CT: You know, when we were driving back from Mt. Fuji, we drove past a beach town, and there were so many people surfing, running, cycling. It was just like San Diego.
KT: Ahh yes.
CT: Have you ever been to California?
KT: Just once. Two years ago, before Ring Jacket. My cousin lives in Los Angeles, and that was my first time to visit the United States. I’ve been to Europe several times, but my one visit to the United States was full of good experiences.
CT: Did you remember where you paddled out?
KT: Hmm . . . San Onofre. A very great spot. Much better than Japan!
CT: That’s right near where I lived! San Onofre, Can Clemente, Cardiff.
KT: Oh yeah yeah yeah! I also went to Huntington Beach.
CT: The Wedge?
CT: That place is very famous in California. Did you surf?
KT: No, it was too big! I only watched. Very big waves.
CT: Huge. You can feel it in the ground.
KT: Hahaha yes!
At this point Keiju takes out his phone to show me pictures of his surf sessions and pit barbecues in California
CT: For me, growing up in California, wearing a suit is not very common at all, unless you’re in Los Angeles. Especially in San Diego, you can get by on a shirt and cargo shorts after a morning at the beach most of the year. Is your personal style geared towards your passion for suits, or your love of surfing?

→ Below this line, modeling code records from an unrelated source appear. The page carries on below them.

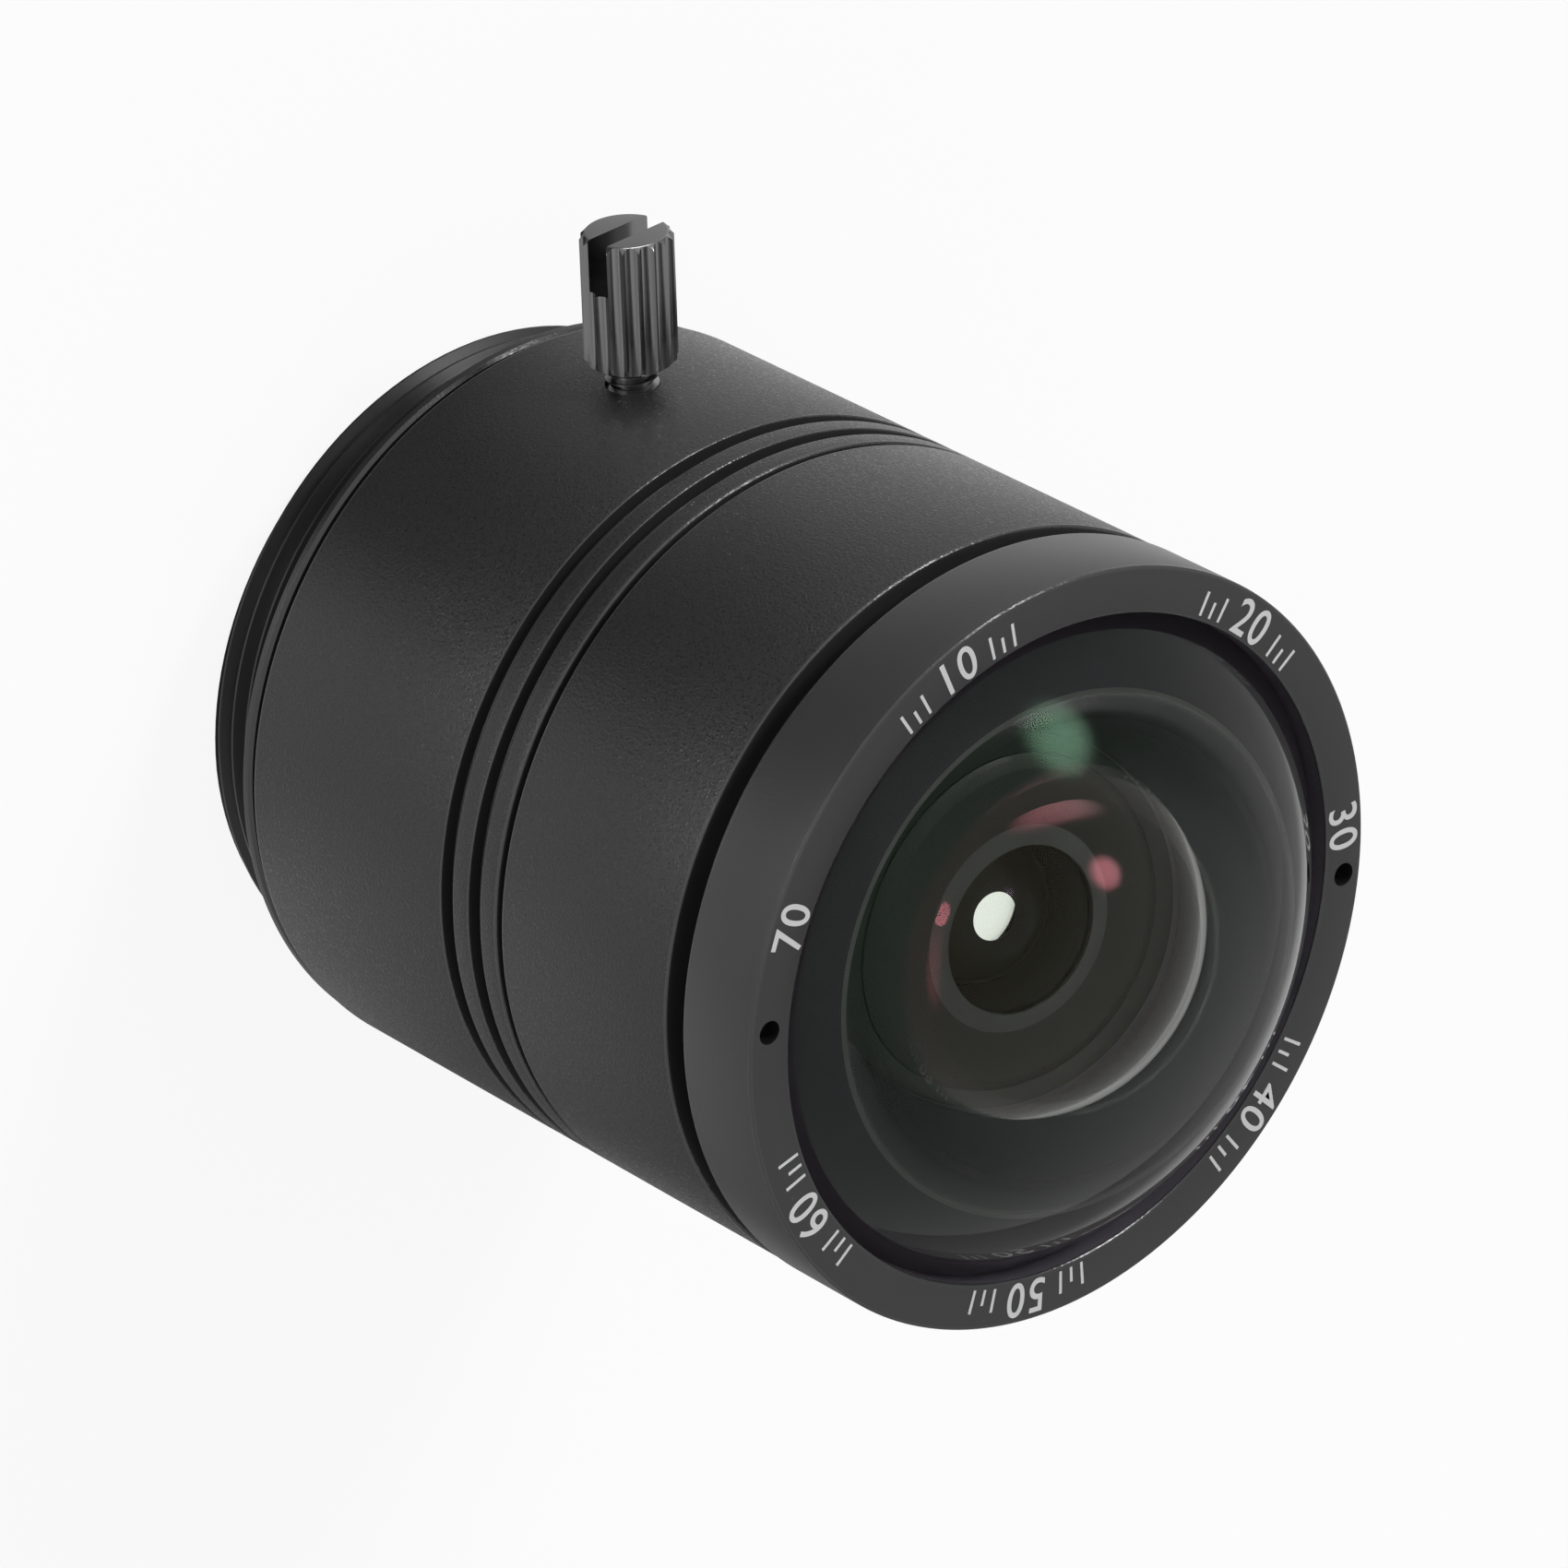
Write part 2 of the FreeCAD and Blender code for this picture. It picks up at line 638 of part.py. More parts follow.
def lay_across(body, turn):
    """Lays a piece that was made along Z into the thumb screw's hole, turned about its own axis."""
    lay = FreeCAD.Rotation(FreeCAD.Vector(0, 1, 0), 90)
    spin = FreeCAD.Rotation(FreeCAD.Vector(1, 0, 0), turn)
    body.Placement = FreeCAD.Placement(FreeCAD.Vector(0, 0, size.screw_height.value), spin.multiply(lay))


def lock_pad():
    """Soft pad that the thumb screw presses on the focusing sleeve."""
    outline = [Corner(ZERO, housing_bore), Corner(shank_radius, housing_bore), Corner(shank_radius, pad_front)]
    body = turned("lock_pad", outline + [Corner(ZERO, pad_front)])
    lay_across(body, 0)
    return body


def lock_screw():
    """Thumb screw with a long fluted head, a deep screwdriver slot and a threaded shank."""
    body = turned("lock_screw", [
        Corner(ZERO, screw_tip),
        Corner(shank_radius, screw_tip),
        Corner(shank_radius, head_foot),
        Corner(shank_radius + size.foot_step, head_foot),
        Corner(size.head_radius, head_start),
        Corner(size.head_radius, head_top - size.head_cut),
        Corner(size.head_radius - size.head_cut, head_top),
        Corner(ZERO, head_top),
    ])
    flute = sketch_on(body, "XY_Plane", "flute_outline", lift=head_foot)
    draw_circle(flute, size.head_radius + size.flute_radius - size.flute_depth, ZERO, size.flute_radius)
    first = cut(body, flute, "first_flute", size.head_taper + size.head_length, forward=True)
    around = body.newObject("PartDesign::PolarPattern", "flutes")
    around.Originals = [first]
    around.Axis = (flute, ["N_Axis"])
    around.Angle = 360
    around.Occurrences = FLUTES
    body.Tip = around
    slot = sketch_on(body, "XY_Plane", "slot_outline", lift=head_top)
    draw_slot(slot, size.head_radius + size.edge_cut, size.slot_width)
    cut(body, slot, "slot", size.slot_depth, forward=False)
    lay_across(body, size.screw_turn.value)
    return body


PIECES = (
    mount_ring,
    mount_housing,
    lock_pad,
    lock_screw,
    focus_sleeve,
    front_barrel,
    front_ring,
    front_element,
    lens_cell,
    cell_front_ring,
    element_2,
    aperture_stop,
    spacer_1,
    element_3,
    element_4,
    spacer_2,
    element_5,
    spacer_3,
    element_6,
    element_7,
    rear_retaining_ring,
)


def build():
    """Builds every piece, checks it and writes it under its own name."""
    bodies = [make() for make in PIECES]
    doc.recompute()
    for item in doc.Objects:
        if {"Invalid", "Error"} & set(item.State):
            raise RuntimeError(f"{item.Label} did not build: {item.State}")
    for body in bodies:
        if body.Shape.isNull() or not body.Shape.isValid():
            raise RuntimeError(f"{body.Label} has no valid shape")
    os.makedirs("parts", exist_ok=True)
    for body in bodies:
        body.Shape.exportStep(f"parts/{body.Label}.step")
        print(f"{body.Label}: {body.Shape.Volume:.1f} cubic mm in {len(body.Shape.Solids)} solid")


build()
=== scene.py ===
"""Looks of a fixed wide-angle camera lens: black anodised barrel, coated front dome and a fluted thumb screw.

The lens stands on its rear thread with its optical axis along +Z and the thumb screw along +X. The origin is on the
axis, in the flange plane. Outlines are written in millimetres, and MM turns them into Blender's metres.
"""
import logging
import math
from collections.abc import Callable, Sequence
from dataclasses import dataclass
from enum import Enum

import bmesh
import bpy
from mathutils import Matrix, Vector


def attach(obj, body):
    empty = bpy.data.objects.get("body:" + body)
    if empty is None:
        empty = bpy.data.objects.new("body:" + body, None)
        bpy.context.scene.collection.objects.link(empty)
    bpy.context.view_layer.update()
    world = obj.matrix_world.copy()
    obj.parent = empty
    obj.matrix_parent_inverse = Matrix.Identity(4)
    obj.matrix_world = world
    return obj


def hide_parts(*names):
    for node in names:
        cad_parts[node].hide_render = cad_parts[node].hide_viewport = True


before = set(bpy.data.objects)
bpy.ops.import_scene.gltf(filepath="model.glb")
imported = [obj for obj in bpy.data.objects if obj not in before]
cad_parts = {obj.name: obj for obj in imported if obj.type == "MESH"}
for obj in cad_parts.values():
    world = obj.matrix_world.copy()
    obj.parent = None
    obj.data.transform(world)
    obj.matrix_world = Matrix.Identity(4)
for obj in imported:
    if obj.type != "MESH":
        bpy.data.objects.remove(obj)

Shape = bmesh.types.BMesh
Face = bmesh.types.BMFace
Item = bpy.types.Object
Coat = bpy.types.Material
Tree = bpy.types.NodeTree
Node = bpy.types.Node
Socket = bpy.types.NodeSocket
Triple = tuple[float, float, float]

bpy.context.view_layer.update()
MM = 0.001
AROUND = 224
SHARP = math.radians(19)
ARC_STEP = math.radians(1.6)
WELD = 1e-7
BARREL = 14.16
SCREW_HEIGHT = 5.8
# Corners of a thread's tooth: 1 on the crest or 0 at the foot, and the share of the pitch.
TOOTH = ((0, 0.06), (1, 0.44), (1, 0.56), (0, 0.94))
TOOTH_SINK = 0.04
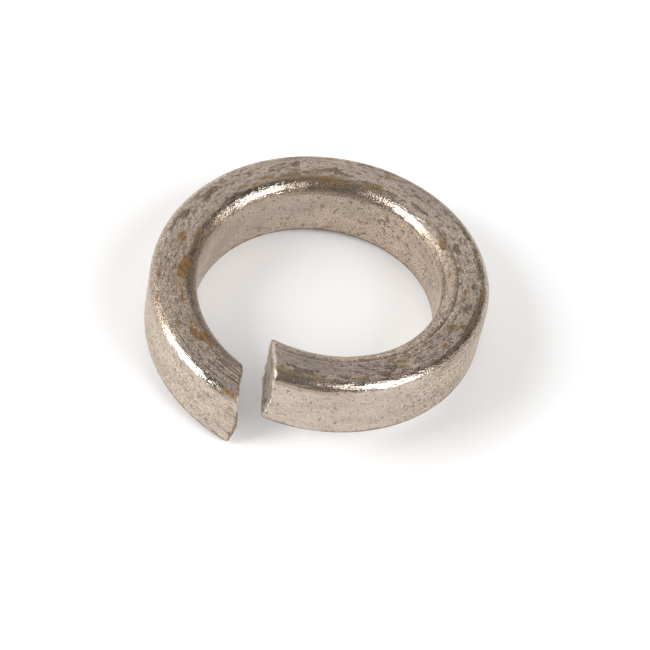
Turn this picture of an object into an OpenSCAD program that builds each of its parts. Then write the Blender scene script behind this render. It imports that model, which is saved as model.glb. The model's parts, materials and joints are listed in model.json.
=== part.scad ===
// Helical spring lock washer with a high collar, for a 5/16 in bolt.
// One coil of rounded rectangular wire whose two sheared ends stand apart.
// Lengths are in millimetres and angles in degrees.
// +Z is up from the surface the washer lies on, and the origin is where the bore's axis meets it.

/* [Bore and wire] */
// Diameter of the hole that the bolt passes through
bore_diameter = 8.08; // [7:0.01:10]
// Width of the wire, from the bore to the outer wall
wire_width = 1.60; // [1.3:0.01:2.2]
// Height of the wire, measured along the bore
wire_height = 2.36; // [2.1:0.01:3.2]

/* [Wire edges] */
// Edge radius between the top and the outer wall
outer_top_radius = 0.38; // [0.1:0.01:0.5]
// Edge radius between the top and the bore
inner_top_radius = 0.50; // [0.1:0.01:0.6]
// Edge radius between the underside and the outer wall
outer_foot_radius = 0.17; // [0.1:0.01:0.3]
// Edge radius between the underside and the bore
inner_foot_radius = 0.19; // [0.1:0.01:0.3]

/* [Coil] */
// Height that the wire climbs in one full turn
lead = 2.00; // [1:0.01:2.05]
// Angle left open between the two ends
gap_angle = 10.8; // [8:0.1:30]
// Direction of the middle of the gap, from +X towards +Y
gap_direction = -113.6; // [-180:0.1:180]

/* [Sheared ends] */
// Angle between the low end's cut and the radius through it
low_end_skew = 29; // [0:1:32]
// Angle between the raised end's cut and the radius through it
raised_end_skew = 25; // [0:1:32]
// Share of the wire's height, from the underside, over which both cuts lean
break_share = 0.45; // [0.3:0.01:0.6]
// Lean of the low end's cut at the outer foot
low_end_lean = 0.15; // [0:0.01:0.3]
// Lean of the raised end's cut at the outer foot
raised_end_lean = 0.20; // [0:0.01:0.3]
// Share of the wire's height, from the underside, over which the low end's cut swells
swell_share = 0.75; // [0.5:0.01:0.9]
// Swell of the low end's cut at the outer wall
low_end_swell = 0.09; // [0:0.01:0.15]
// Share of the wire's width, from the bore, over which the low end's top corner is drawn out
burr_share = 0.45; // [0.3:0.01:0.7]
// How far the low end's inner top corner is drawn out
low_end_burr = 0.09; // [0:0.01:0.12]
// Radius that the shear leaves round each cut
shear_roll = 0.09; // [0.05:0.01:0.1]

/* [Smoothness] */
// Turn between two rings of the swept wire
ring_step = 3; // [3:0.5:6]
// Segments in each rounded edge of the wire
edge_segments = 6; // [4:1:8]
// Segments in each flat side of the wire
side_segments = 5; // [4:1:6]
// Facets drawn on the round walls
wall_facets = 180; // [90:10:240]

/* [Hidden] */
steel_colour = [0.60, 0.54, 0.49];

bore_radius = bore_diameter / 2;
outer_radius = bore_radius + wire_width;
middle_radius = (bore_radius + outer_radius) / 2;

// The swept wire stands this much past both round walls, which two true cylinders then cut.
wall_stock = 0.02;
// Rings that draw the roll round a cut.
roll_rings = 3;
// The coil takes up the skew of a cut over this turn.
skew_turn = 36;
// Overrun of the cutting cylinders past the coil.
overrun = 1;

// The wire climbs clockwise seen from above, which suits a right-hand thread.
coil_turn = 360 - gap_angle;
low_end_direction = gap_direction - gap_angle / 2;
coil_height = wire_height + lead * coil_turn / 360;

// At rest the coil touches at the bore edge of its low end, and at the outer edge a little past
// half a turn, where the line between the two contacts runs under the middle of its mass.
near_contact = bore_radius + inner_foot_radius;
near_turn = (middle_radius - near_contact) * tan(low_end_skew) / near_contact * 180 / PI;
far_contact = outer_radius - outer_foot_radius;
far_turn = 185;

// Slopes of the surface seen from the coil: out through the low end, and on round from it.
contact_span = far_contact * [cos(far_turn), sin(far_turn)]
    - near_contact * [cos(near_turn), sin(near_turn)];
contact_rise = lead * (far_turn - near_turn) / 360;
wire_slope = lead / (2 * PI * far_contact);
slope_scale = contact_span * [cos(far_turn), sin(far_turn)];
slope_out = (contact_rise * cos(far_turn) - wire_slope * contact_span[1]) / slope_scale;
slope_on = (contact_rise * sin(far_turn) + wire_slope * contact_span[0]) / slope_scale;
rest_tilt = atan(norm([slope_out, slope_on]));
rest_lean_direction = low_end_direction - atan2(slope_on, slope_out);
rest_tilt_axis = [-sin(rest_lean_direction), cos(rest_lean_direction), 0];

// Points of an arc about [x, z], in edge_segments steps.
function arc(centre, radius, from, to) = [
    for (i = [0 : edge_segments])
    let (angle = from + (to - from) * i / edge_segments)
    centre + radius * [cos(angle), sin(angle)]
];

// Points of a flat side from one [x, z] to another, without the two ends.
function side(from, to) = [
    for (i = [1 : side_segments - 1])
    from + (to - from) * i / side_segments
];

// Section of the wire as [distance from the axis, height], drawn inset by the roll round a cut.
function wire_section(inset) =
    let (
        inner = bore_radius - wall_stock + inset,
        outer = outer_radius + wall_stock - inset,
        foot = inset,
        top = wire_height - inset,
        outer_foot = outer_foot_radius - inset,
        outer_top = outer_top_radius - inset,
        inner_top = inner_top_radius - inset,
        inner_foot = inner_foot_radius - inset
    )
    concat(
        arc([outer - outer_foot, foot + outer_foot], outer_foot, -90, 0),
        side([outer, foot + outer_foot], [outer, top - outer_top]),
        arc([outer - outer_top, top - outer_top], outer_top, 0, 90),
        side([outer - outer_top, top], [inner + inner_top, top]),
        arc([inner + inner_top, top - inner_top], inner_top, 90, 180),
        side([inner, top - inner_top], [inner, foot + inner_foot]),
        arc([inner + inner_foot, foot + inner_foot], inner_foot, 180, 270),
        side([inner + inner_foot, foot], [outer - outer_foot, foot])
    );

// Each end's cut as [skew, lean, swell, burr].
low_cut = [low_end_skew, low_end_lean, low_end_swell, low_end_burr];
raised_cut = [raised_end_skew, raised_end_lean, 0, 0];

// A value held between 0 and 1.
function share(value) = min(1, max(0, value));

// How far a cut lies along the wire at a point of the section, counted towards the raised end.
function cut_advance(point, cut) =
    let (
        outward = share((point[0] - bore_radius) / wire_width),
        upward = point[1] / wire_height,
        lean = cut[1] * outward * share(1 - upward / break_share),
        swell = cut[2] * outward * sin(180 * share(1 - upward / swell_share)),
        burr = cut[3] * sin(180 * share(outward / burr_share)) * share(2 * upward - 1)
    )
    lean - swell - burr - (point[0] - middle_radius) * tan(cut[0]);

// Share of an end's cut that the coil takes up at a turn away from that end.
function cut_share(turn) = max(0, 1 - turn / skew_turn);

// One point of the section, carried round the coil to the given turn from the low end.
function coil_point(point, turn) =
    let (
        advance = cut_advance(point, low_cut) * cut_share(turn)
            + cut_advance(point, raised_cut) * cut_share(coil_turn - turn),
        reached = turn + advance / point[0] * 180 / PI,
        direction = low_end_direction - reached
    )
    [point[0] * cos(direction), point[0] * sin(direction), point[1] + lead * reached / 360];

// The rings of the sweep as [turn, inset]: a rolled edge at each end and even steps between.
function ring_list() =
    let (
        roll_turn = shear_roll / middle_radius * 180 / PI,
        steps = ceil((coil_turn - 2 * roll_turn) / ring_step),
        roll = [
            for (i = [roll_rings : -1 : 1])
            let (angle = 90 * i / roll_rings)
            [roll_turn * (1 - sin(angle)), shear_roll * (1 - cos(angle))]
        ],
        middle = [
            for (i = [0 : steps])
            [roll_turn + (coil_turn - 2 * roll_turn) * i / steps, 0]
        ],
        last = [for (i = [roll_rings - 1 : -1 : 0]) [coil_turn - roll[i][0], roll[i][1]]]
    )
    concat(roll, middle, last);

// A ring's middle, which closes the end face as a fan.
function ring_centre(turn) = coil_point([middle_radius, wire_height / 2], turn);

// Height of a point over the surface once the coil has tilted to its rest.
function rest_height(point) =
    let (lean = [cos(rest_lean_direction), sin(rest_lean_direction)])
    point[2] * cos(rest_tilt) - (point[0] * lean[0] + point[1] * lean[1]) * sin(rest_tilt);

// The coil's wire, swept as one closed skin.
module swept_wire() {
    rings = ring_list();
    count = len(wire_section(0));
    skin = [for (ring = rings) for (point = wire_section(ring[1])) coil_point(point, ring[0])];
    ends = [ring_centre(0), ring_centre(coil_turn)];
    last = (len(rings) - 1) * count;
    sides = [
        for (r = [0 : len(rings) - 2])
        for (i = [0 : count - 1])
        let (a = r * count + i, b = r * count + (i + 1) % count)
        each [[a, b + count, b], [a, a + count, b + count]]
    ];
    low_face = [for (i = [0 : count - 1]) [len(skin), i, (i + 1) % count]];
    raised_face = [for (i = [0 : count - 1]) [len(skin) + 1, last + (i + 1) % count, last + i]];
    polyhedron(concat(skin, ends), concat(sides, low_face, raised_face), convexity = 6);
}

// A cylinder through the whole coil, with its seam in the gap.
module through_cylinder(radius) {
    rotate([0, 0, gap_direction])
        translate([0, 0, -overrun])
            cylinder(r = radius, h = coil_height + 2 * overrun, $fn = wall_facets);
}

// Lays the coil down on its low end and on the edge opposite, with the origin on the bore's axis.
module at_rest() {
    lowest = min([
        for (ring = ring_list())
        for (point = wire_section(ring[1]))
        rest_height(coil_point(point, ring[0]))
    ]);
    rotate(a = rest_tilt, v = rest_tilt_axis)
        translate([0, 0, -lowest / cos(rest_tilt)])
            children();
}

module washer() {
    color(steel_colour)
        at_rest()
            difference() {
                intersection() {
                    swept_wire();
                    through_cylinder(outer_radius);
                }
                through_cylinder(bore_radius);
            }
}

washer();
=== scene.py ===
"""Looks of the spring lock washer: its wire as a worn, grained and rust-spotted steel coil."""

import json
import math

import bpy
import numpy as np
from mathutils import Matrix, Vector


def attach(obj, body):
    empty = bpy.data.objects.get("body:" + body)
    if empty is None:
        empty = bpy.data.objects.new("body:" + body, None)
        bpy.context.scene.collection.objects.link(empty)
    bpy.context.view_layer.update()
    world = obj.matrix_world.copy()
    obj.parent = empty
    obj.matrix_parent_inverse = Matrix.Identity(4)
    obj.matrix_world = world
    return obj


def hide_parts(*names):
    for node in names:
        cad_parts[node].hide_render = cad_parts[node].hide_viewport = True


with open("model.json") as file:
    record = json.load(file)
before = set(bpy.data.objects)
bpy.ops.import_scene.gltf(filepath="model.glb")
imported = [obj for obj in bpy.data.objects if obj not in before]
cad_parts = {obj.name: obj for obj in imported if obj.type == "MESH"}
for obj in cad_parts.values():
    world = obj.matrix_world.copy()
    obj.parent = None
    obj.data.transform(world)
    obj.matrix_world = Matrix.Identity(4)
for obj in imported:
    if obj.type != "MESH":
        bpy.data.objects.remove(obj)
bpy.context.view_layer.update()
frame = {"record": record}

MM = 0.001
DEGREE = math.pi / 180
NODE = "washer"

# The bore's axis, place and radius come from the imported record.
BORE = next(mount for mount in frame["record"]["mounts"] if mount["name"] == "bore")
BORE_RADIUS = BORE["dims"]["r_mm"]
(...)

KT: Both, because I think Tokyo is very special. We can get any scene, any type of style. I think, when I go surfing, then I usually wear the casual style. But if we go to Ginza, then I think I should wear a jacket. It really depends on the place. I think good style depends on the point or area.
CT: So based on which part of Tokyo or what situation you are in, you can enjoy totally different styles.
KT: Yes. So I think Tokyo is special in this way.
CT: That’s the biggest thing I’ve noticed in my visit here. Taking the subway and buses from Akasaka to Minato, I caught so many different styles. Fashionistas, bankers, even yesterday some kid in a Shetland uniform with high socks and a tweed cap.
KT: Ahh, yes. That’s right.
CT: In the diverse style of Japan, what keeps Ring Jacket relevant?
KT: There are always people here who need high-quality suits and jackets. Men come to our shop and trust our long history.